[begin Information provided]

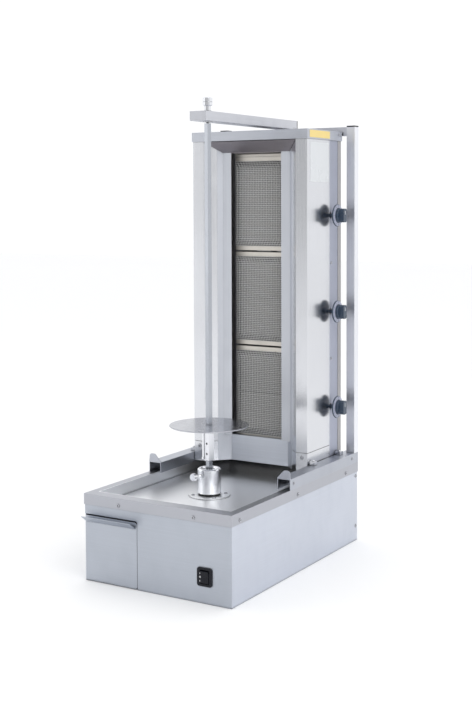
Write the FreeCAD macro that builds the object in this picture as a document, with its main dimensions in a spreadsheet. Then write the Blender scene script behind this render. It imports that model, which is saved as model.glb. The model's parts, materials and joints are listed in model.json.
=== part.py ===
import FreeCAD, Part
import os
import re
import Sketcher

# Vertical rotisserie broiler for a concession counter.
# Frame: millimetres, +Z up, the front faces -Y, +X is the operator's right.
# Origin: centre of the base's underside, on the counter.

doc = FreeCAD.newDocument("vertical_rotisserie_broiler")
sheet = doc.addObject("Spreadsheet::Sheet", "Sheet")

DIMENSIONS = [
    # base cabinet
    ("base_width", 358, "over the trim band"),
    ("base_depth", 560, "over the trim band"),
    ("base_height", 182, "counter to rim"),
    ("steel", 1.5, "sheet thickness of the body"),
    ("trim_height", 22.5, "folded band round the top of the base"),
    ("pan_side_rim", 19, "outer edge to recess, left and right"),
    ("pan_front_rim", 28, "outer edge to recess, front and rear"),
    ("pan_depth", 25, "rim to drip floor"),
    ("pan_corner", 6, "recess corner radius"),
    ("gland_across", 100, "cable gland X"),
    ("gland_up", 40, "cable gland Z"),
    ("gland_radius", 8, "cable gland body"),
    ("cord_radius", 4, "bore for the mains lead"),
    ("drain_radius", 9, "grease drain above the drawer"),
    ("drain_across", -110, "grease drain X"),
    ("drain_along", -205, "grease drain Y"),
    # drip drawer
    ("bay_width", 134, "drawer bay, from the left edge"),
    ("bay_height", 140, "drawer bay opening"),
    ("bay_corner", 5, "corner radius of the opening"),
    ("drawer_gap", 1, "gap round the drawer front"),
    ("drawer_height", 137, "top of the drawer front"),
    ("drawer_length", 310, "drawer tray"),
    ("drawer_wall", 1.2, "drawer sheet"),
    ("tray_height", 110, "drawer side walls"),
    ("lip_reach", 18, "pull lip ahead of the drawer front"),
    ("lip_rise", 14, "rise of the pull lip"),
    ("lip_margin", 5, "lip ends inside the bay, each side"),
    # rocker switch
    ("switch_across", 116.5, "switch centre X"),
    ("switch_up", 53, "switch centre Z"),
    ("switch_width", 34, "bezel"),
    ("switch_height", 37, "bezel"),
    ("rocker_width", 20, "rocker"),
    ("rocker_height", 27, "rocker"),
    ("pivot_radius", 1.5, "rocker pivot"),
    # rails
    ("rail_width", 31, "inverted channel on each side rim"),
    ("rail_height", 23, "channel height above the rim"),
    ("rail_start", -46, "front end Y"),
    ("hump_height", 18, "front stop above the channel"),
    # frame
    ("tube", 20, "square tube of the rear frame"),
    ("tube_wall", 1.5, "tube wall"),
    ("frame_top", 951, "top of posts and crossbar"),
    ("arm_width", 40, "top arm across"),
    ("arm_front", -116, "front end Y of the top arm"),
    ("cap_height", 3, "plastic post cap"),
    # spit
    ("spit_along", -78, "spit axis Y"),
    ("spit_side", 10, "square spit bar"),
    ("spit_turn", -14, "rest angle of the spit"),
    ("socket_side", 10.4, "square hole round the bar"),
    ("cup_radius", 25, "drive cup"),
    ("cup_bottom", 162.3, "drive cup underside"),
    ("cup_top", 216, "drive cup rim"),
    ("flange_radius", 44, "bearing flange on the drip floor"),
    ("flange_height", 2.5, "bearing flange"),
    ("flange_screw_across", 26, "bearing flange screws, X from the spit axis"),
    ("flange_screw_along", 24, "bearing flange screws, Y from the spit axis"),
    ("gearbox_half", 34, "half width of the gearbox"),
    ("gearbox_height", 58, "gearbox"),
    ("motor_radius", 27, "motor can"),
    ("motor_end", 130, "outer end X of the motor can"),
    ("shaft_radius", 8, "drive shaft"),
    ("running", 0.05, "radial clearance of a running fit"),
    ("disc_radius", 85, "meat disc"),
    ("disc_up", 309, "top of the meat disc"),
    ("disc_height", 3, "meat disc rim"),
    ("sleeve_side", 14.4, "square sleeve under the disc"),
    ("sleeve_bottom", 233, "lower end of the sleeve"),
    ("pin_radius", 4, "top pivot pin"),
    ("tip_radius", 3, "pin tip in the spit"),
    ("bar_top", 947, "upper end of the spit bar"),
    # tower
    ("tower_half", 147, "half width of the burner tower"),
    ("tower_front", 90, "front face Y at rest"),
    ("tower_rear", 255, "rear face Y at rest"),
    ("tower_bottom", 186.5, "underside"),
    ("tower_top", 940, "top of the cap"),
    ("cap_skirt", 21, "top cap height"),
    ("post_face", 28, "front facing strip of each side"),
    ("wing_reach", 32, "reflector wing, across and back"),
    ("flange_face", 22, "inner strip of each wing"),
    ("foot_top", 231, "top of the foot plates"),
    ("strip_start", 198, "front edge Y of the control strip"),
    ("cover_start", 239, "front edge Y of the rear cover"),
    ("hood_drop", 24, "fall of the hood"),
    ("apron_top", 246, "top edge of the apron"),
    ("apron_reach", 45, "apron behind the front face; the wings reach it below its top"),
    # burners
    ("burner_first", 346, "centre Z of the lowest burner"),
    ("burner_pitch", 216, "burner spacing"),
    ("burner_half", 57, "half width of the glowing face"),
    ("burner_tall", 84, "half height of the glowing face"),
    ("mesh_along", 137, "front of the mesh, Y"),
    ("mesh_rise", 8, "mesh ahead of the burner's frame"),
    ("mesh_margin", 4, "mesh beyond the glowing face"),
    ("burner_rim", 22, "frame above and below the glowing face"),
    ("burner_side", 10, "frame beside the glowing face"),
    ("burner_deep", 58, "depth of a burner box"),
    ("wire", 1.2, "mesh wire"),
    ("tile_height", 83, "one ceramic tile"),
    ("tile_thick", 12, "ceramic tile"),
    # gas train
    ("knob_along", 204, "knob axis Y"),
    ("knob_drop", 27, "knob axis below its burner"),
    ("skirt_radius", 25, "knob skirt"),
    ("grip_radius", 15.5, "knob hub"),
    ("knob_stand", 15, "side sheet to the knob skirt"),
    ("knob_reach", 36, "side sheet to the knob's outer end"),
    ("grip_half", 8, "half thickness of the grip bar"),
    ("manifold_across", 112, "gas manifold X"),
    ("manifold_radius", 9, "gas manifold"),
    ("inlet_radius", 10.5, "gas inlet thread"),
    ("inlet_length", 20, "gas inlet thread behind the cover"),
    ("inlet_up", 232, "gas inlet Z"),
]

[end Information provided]

— Written task —
Extract each line from the listing that holds the word "FreeCAD".

— Problem solution —
Write the FreeCAD macro that builds the object in this picture as a document, with its main dimensions in a spreadsheet. Then write the Blender scene script behind this render. It imports that model, which is saved as model.glb. The model's parts, materials and joints are listed in model.json.
import FreeCAD, Part
doc = FreeCAD.newDocument("vertical_rotisserie_broiler")